• **What to do**
What lies from the line containing "What bpy script" through the line containing "from mathutils.geometry import"? Print exactly those lines, with both ends, and no others.

++++ Exercise inputs

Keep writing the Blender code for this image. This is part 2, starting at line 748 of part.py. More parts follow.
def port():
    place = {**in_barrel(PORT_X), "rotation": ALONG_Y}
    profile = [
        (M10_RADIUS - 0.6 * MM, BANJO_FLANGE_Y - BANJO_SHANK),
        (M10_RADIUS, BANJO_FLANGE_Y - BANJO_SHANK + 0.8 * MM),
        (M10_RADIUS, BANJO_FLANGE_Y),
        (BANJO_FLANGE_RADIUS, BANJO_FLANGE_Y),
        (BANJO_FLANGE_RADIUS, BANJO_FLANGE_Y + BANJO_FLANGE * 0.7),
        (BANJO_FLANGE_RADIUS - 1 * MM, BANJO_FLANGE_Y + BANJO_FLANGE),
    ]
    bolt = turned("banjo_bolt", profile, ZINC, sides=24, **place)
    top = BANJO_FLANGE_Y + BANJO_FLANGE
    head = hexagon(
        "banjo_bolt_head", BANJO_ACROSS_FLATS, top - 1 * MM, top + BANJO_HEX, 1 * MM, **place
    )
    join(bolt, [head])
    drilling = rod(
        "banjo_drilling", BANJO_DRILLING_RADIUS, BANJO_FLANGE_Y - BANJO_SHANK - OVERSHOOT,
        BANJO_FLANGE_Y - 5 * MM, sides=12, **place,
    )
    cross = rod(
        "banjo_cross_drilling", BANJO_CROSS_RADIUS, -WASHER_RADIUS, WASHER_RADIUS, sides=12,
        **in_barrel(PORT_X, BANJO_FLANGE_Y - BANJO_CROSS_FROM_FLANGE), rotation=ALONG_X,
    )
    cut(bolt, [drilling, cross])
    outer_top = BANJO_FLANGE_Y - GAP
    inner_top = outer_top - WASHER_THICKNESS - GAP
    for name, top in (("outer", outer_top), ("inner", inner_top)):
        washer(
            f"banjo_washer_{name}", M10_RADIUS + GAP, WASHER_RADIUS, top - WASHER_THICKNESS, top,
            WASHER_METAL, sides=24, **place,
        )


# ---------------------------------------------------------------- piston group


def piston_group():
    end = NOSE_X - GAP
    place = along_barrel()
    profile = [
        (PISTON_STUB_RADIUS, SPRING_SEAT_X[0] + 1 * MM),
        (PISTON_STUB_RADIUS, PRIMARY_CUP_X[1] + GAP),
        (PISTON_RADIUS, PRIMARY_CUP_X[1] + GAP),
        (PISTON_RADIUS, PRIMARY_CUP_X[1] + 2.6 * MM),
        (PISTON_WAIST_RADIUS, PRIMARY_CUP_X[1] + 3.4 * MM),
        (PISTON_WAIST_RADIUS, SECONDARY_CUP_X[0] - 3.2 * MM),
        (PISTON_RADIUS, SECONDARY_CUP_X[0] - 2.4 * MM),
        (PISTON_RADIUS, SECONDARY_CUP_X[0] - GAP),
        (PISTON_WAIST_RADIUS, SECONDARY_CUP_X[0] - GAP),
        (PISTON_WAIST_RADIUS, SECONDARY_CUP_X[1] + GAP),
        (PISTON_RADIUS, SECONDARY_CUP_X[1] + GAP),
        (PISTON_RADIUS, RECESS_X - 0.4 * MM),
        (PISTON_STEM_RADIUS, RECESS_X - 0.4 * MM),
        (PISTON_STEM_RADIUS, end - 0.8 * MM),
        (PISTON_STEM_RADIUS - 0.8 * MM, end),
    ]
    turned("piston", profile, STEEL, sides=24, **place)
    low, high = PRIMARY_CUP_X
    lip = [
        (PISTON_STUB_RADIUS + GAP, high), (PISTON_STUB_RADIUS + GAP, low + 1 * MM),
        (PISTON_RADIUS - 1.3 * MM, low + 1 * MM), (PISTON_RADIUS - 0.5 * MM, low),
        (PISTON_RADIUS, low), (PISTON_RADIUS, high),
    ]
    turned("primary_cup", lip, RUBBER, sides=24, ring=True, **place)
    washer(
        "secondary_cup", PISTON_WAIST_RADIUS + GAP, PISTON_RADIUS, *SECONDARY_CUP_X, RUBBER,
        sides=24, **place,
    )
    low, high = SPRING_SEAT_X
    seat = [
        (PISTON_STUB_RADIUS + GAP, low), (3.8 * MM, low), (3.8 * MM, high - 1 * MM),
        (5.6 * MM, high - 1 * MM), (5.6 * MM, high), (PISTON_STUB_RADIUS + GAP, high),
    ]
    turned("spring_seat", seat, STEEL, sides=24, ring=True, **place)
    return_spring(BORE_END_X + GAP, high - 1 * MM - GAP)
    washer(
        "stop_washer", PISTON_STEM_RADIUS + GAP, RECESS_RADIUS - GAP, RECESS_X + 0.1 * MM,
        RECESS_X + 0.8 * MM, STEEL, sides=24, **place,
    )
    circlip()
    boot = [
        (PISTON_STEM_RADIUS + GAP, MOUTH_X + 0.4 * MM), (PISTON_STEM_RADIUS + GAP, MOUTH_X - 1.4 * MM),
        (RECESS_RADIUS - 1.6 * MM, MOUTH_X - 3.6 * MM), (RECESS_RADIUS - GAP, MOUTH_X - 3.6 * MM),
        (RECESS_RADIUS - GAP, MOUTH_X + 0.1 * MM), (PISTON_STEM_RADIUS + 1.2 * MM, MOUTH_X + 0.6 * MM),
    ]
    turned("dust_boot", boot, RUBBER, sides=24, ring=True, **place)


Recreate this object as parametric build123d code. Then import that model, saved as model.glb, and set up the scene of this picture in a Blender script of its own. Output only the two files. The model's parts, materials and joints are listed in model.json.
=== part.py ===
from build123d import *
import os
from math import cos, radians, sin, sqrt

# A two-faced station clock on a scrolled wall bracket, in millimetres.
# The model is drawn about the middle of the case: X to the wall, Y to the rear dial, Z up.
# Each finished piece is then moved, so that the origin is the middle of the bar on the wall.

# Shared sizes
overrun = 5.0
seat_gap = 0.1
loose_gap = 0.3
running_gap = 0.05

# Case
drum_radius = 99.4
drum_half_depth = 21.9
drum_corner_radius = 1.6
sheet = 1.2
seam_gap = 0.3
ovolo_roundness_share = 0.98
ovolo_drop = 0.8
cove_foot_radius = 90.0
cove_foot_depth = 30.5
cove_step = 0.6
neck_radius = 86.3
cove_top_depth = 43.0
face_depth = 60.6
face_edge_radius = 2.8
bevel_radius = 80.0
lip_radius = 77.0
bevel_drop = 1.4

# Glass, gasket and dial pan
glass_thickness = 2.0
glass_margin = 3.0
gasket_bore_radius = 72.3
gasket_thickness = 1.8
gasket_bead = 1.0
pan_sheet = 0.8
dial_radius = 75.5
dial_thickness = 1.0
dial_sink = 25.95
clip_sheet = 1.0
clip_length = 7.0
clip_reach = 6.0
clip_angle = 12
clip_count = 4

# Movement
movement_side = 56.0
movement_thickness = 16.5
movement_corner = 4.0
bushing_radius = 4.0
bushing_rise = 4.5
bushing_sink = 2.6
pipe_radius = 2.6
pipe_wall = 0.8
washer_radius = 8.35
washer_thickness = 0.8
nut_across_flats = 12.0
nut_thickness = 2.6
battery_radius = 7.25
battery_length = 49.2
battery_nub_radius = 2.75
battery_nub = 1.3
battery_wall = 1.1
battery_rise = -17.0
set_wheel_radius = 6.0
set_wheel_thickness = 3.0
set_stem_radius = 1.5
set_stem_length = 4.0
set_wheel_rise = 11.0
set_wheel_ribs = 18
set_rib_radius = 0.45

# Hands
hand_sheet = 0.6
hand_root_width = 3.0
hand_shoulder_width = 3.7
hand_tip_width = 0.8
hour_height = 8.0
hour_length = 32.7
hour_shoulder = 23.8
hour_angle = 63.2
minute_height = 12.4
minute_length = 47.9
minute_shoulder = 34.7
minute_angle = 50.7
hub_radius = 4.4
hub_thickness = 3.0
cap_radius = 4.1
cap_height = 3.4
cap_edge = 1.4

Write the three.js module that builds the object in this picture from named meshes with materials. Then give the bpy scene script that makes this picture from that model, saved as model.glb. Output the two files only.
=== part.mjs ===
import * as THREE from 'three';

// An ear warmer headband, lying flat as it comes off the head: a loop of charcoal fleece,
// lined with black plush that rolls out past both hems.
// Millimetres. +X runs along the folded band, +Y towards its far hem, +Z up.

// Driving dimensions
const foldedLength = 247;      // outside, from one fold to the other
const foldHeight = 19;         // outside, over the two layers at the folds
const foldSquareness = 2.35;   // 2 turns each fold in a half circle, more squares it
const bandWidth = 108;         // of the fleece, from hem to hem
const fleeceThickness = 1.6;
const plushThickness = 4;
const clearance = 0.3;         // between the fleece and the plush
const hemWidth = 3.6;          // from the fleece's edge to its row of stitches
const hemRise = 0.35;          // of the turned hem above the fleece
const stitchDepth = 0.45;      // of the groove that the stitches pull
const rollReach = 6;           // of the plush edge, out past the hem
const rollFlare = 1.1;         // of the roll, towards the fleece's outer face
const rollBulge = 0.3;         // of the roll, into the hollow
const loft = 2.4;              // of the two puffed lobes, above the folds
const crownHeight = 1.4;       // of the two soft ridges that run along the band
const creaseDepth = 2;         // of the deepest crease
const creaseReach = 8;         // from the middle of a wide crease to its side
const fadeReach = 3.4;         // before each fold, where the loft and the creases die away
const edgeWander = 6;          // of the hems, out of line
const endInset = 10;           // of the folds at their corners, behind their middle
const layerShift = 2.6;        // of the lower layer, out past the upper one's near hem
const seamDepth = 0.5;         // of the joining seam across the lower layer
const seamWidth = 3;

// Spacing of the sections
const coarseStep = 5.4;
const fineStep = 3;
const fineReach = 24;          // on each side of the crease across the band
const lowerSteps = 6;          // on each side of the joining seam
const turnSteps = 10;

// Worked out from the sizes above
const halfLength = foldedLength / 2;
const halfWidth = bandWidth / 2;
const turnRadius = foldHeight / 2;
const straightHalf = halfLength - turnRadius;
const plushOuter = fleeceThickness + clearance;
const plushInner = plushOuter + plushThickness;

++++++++
++++ Exercise inputs

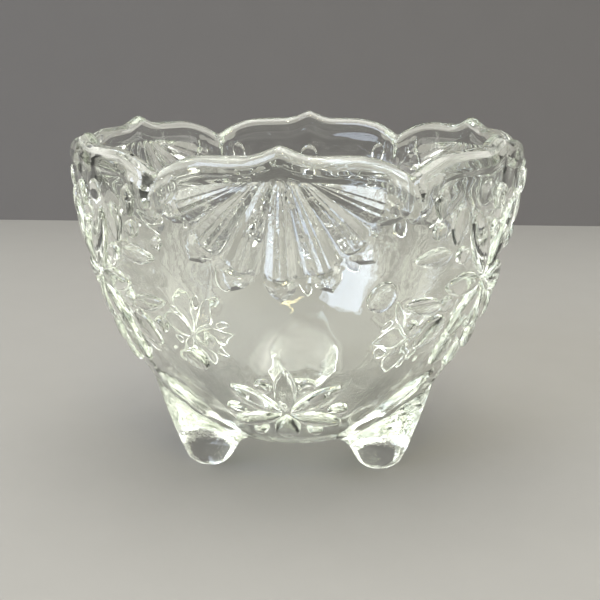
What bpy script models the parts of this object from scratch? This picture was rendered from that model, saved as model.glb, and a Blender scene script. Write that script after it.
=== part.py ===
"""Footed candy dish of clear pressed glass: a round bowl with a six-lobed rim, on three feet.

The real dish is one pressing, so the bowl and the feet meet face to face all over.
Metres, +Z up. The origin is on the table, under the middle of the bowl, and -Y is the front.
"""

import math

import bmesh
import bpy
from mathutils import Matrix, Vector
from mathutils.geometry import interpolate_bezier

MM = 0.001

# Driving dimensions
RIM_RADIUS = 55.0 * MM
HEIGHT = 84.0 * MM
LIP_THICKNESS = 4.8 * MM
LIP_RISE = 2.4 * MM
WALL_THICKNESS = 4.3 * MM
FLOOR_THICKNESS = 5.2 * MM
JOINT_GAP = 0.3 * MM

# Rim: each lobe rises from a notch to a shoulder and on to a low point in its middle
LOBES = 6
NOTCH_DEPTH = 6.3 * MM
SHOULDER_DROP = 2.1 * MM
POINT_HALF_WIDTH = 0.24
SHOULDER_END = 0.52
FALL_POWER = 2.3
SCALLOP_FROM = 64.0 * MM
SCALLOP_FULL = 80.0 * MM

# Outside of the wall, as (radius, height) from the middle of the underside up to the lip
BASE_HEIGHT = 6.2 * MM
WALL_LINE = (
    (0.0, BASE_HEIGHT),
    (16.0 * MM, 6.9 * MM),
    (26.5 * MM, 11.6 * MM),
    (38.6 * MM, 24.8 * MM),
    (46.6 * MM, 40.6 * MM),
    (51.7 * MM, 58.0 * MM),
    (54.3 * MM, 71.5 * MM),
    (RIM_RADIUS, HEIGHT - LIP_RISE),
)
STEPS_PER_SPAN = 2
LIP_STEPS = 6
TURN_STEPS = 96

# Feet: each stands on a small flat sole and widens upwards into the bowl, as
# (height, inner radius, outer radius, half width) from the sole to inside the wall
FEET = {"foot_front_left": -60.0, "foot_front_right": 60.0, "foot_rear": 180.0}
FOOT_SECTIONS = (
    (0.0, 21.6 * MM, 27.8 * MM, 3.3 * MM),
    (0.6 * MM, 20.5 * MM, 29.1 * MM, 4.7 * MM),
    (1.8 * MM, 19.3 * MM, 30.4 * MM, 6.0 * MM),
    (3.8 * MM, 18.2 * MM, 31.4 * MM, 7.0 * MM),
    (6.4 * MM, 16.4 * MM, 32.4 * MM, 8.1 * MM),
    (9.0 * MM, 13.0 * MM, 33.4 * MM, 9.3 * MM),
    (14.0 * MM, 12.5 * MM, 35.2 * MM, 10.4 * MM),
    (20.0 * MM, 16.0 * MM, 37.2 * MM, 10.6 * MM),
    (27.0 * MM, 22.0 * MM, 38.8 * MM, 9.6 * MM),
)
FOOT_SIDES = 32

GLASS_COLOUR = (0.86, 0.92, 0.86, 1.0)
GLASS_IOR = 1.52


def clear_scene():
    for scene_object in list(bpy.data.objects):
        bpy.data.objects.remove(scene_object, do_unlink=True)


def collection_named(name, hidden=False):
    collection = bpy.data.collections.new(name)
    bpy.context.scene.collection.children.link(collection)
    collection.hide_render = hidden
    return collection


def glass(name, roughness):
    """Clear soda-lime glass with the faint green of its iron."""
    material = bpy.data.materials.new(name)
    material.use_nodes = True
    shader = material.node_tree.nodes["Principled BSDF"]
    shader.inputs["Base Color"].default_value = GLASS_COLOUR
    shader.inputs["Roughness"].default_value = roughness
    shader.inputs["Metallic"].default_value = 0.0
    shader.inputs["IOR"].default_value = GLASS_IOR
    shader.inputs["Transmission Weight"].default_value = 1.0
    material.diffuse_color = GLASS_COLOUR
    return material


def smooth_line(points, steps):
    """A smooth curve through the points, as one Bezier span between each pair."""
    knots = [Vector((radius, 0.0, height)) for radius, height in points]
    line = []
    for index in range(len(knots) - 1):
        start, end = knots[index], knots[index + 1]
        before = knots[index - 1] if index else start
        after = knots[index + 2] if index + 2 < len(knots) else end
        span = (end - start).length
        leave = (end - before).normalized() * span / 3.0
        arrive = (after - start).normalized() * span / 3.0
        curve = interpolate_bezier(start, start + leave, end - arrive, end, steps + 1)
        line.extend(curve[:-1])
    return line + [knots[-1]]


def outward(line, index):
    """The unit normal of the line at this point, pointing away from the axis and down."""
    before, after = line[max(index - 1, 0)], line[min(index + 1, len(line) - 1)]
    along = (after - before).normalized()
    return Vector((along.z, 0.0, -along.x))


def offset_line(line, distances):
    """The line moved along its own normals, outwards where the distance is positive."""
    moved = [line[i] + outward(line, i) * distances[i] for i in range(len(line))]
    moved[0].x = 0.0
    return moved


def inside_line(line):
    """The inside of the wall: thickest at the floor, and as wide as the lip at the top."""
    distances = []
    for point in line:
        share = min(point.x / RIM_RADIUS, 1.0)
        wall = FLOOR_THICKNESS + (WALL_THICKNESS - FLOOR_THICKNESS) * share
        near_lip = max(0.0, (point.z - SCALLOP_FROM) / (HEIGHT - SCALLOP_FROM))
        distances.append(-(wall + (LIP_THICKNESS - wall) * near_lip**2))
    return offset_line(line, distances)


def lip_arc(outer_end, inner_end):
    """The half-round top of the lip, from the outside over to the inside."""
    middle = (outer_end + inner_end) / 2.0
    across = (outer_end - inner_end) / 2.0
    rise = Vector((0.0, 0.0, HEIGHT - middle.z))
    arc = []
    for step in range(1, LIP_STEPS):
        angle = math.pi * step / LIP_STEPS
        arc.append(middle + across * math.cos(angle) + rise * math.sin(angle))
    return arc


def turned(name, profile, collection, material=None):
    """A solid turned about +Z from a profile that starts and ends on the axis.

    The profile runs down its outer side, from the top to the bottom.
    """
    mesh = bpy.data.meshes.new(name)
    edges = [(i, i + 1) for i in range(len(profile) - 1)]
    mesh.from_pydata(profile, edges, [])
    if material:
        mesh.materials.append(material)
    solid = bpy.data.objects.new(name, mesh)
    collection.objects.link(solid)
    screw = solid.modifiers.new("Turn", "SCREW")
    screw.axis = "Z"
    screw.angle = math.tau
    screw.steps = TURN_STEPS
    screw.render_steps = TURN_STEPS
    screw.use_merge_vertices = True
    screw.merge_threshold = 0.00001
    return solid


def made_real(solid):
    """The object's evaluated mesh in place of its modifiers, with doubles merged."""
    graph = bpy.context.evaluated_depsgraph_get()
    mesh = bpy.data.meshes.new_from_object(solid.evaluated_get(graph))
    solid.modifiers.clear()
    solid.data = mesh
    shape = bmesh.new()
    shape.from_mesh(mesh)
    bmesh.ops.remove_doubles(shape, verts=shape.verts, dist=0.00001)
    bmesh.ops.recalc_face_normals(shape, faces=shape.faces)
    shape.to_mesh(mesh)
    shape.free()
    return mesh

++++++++

• **Expected output**
What bpy script models the parts of this object from scratch? This picture was rendered from that model, saved as model.glb, and a Blender scene script. Write that script after it.
=== part.py ===
"""Footed candy dish of clear pressed glass: a round bowl with a six-lobed rim, on three feet.

The real dish is one pressing, so the bowl and the feet meet face to face all over.
Metres, +Z up. The origin is on the table, under the middle of the bowl, and -Y is the front.
"""

import math

import bmesh
import bpy
from mathutils import Matrix, Vector
from mathutils.geometry import interpolate_bezier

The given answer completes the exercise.